A major structural shift is underway as 83 trillion US dollars in private wealth is expected to change hands over the next 20 to 30 years. Younger and first‑time investors behave differently from previous generations. They are more self‑directed, more digital and more focused on immediacy and transparency.

This shift is already visible in the rise of ETFs, neobanks and digital brokers. It is also reflected in Germany’s 2027 pension reform, which will expand access to capital markets for both employed and self‑employed individuals. For asset managers, this means adapting product design, communication and distribution strategies to an investor base that expects clarity, simplicity and control.


Technology, tokenisation and AI reshaping competitiveness

Technology is becoming central to how fund servicing and distribution evolve. Tokenisation continues to attract interest, though its impact on AUM remains uncertain. ETFs are accelerating as investors seek transparent and liquid exposure. But the most transformative force is AI.

AI is influencing operational efficiency, risk management, client engagement and product development. It is also reshaping distribution analytics, enabling firms to understand investor behaviour with greater precision. The challenge for the industry is the pace of change.

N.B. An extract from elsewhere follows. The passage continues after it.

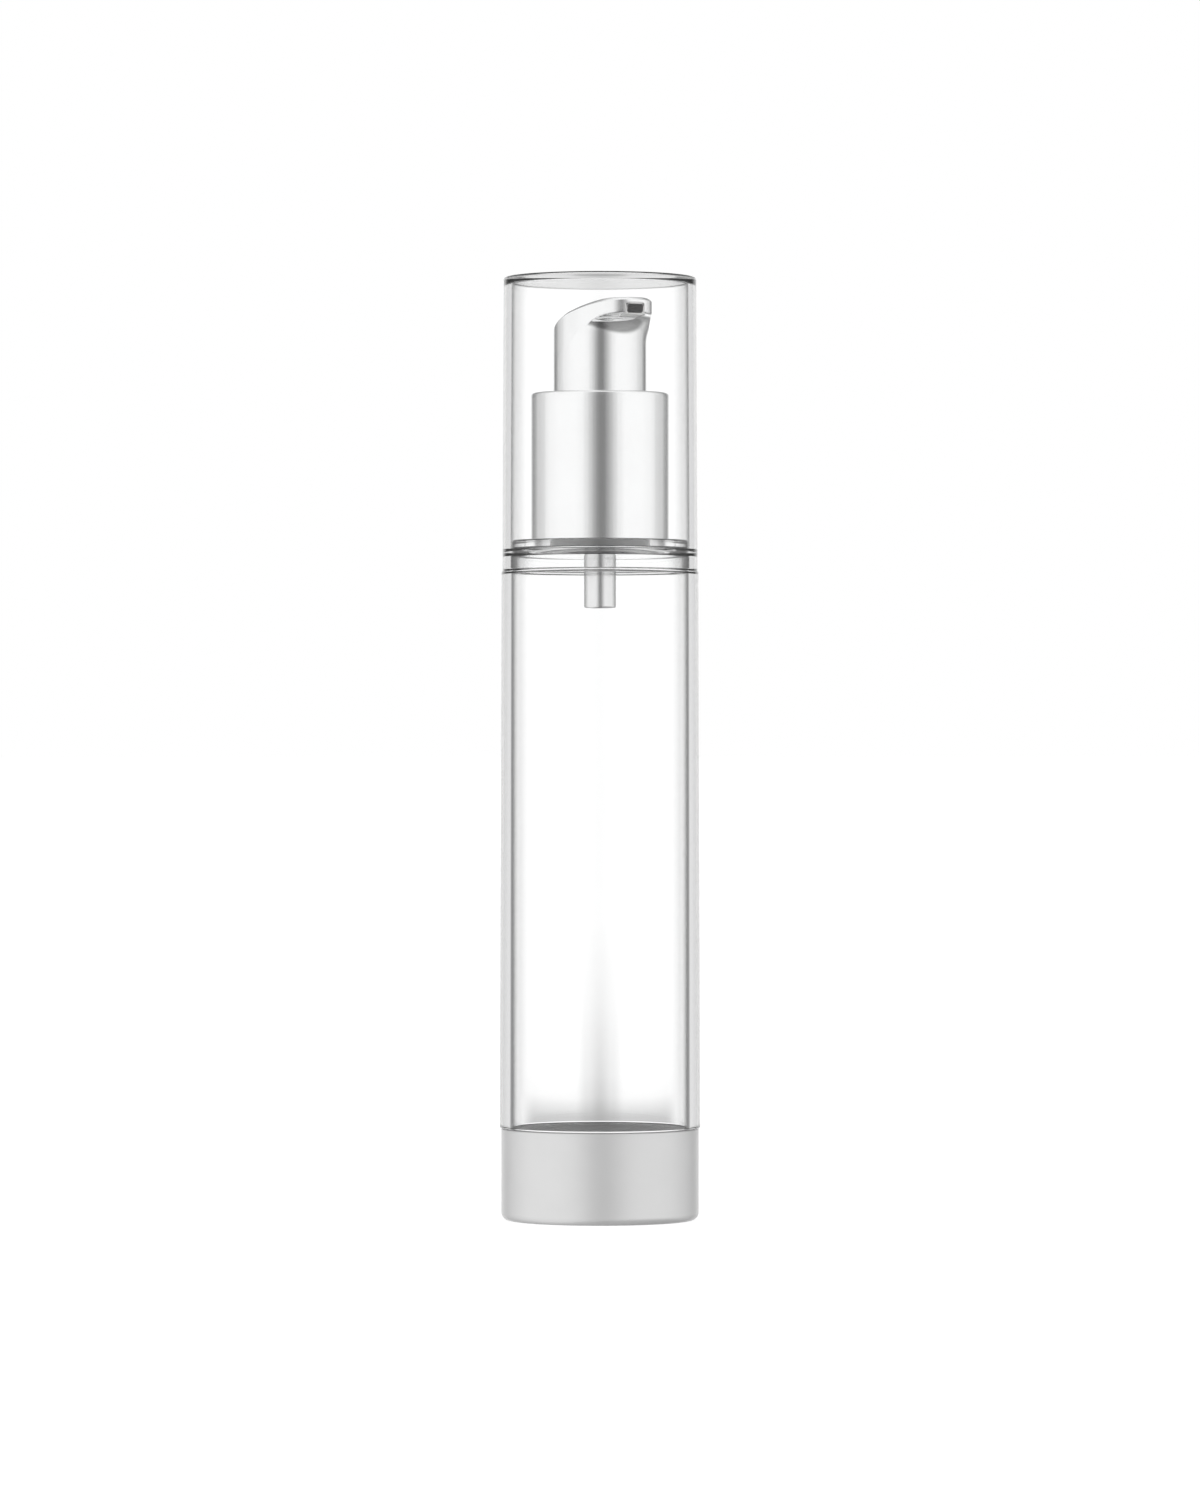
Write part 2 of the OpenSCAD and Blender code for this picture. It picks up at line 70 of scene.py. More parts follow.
lens = bpy.data.cameras.new("studio_lens")
lens.sensor_width = SENSOR_WIDTH
lens.lens = FOCAL_LENGTH
lens.clip_start = 0.01
lens.clip_end = 200
camera = bpy.data.objects.new("studio_camera", lens)
camera.location = to_camera * CAMERA_DISTANCE + Vector((0, 0, CAMERA_HEIGHT))
camera.rotation_euler = (math.pi / 2, 0, CAMERA_TURN)
bpy.context.scene.collection.objects.link(camera)
bpy.context.scene.camera = camera
bpy.context.scene.view_settings.view_transform = "Standard"
print("camera at", [round(x, 3) for x in camera.location])

# %% [markdown]
# ## Shader nodes as plain Python
# A finish is easiest to read as an expression, so one small class holds a socket and
# turns `+`, `-`, `*`, `/`, `<` and `>` into Math nodes. Any other node comes from
# `Recipe.add`, which takes its type, its settings and the values or links of its sockets.

# %% Wires and recipes
class Wire:
    """An output socket that takes part in plain arithmetic."""

    def __init__(self, recipe, socket):
        self.recipe = recipe
        self.socket = socket

    def maths(self, operation, *values):
        return self.recipe.add("ShaderNodeMath", {"operation": operation}, dict(enumerate(values)))

    def __add__(self, other):
        return self.maths("ADD", self, other)

    def __radd__(self, other):
        return self.maths("ADD", other, self)

    def __sub__(self, other):
        return self.maths("SUBTRACT", self, other)

    def __rsub__(self, other):
        return self.maths("SUBTRACT", other, self)

    def __mul__(self, other):
        return self.maths("MULTIPLY", self, other)

    def __rmul__(self, other):
        return self.maths("MULTIPLY", other, self)

    def __truediv__(self, other):
        return self.maths("DIVIDE", self, other)

    def __rtruediv__(self, other):
        return self.maths("DIVIDE", other, self)

    def __lt__(self, other):
        return self.maths("LESS_THAN", self, other)

    def __gt__(self, other):
        return self.maths("GREATER_THAN", self, other)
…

Firms that fail to adopt AI risk falling behind competitors who use it to streamline processes and enhance investor experience.


What the next 12 to 18 months mean for asset managers

Across Europe, asset managers face a convergence of structural pressures: regulatory fragmentation, concentrated domiciles, distribution complexity, shifting investor expectations and rapid technological change. The firms that succeed will be those who build capabilities around regulatory mastery, multi‑domicile expertise, distribution intelligence and AI‑enabled transformation.

Cross‑border growth is no longer defined by launching products internationally. It is defined by understanding the full ecosystem of regulation, investor behaviour and technology that shapes Europe’s fund landscape.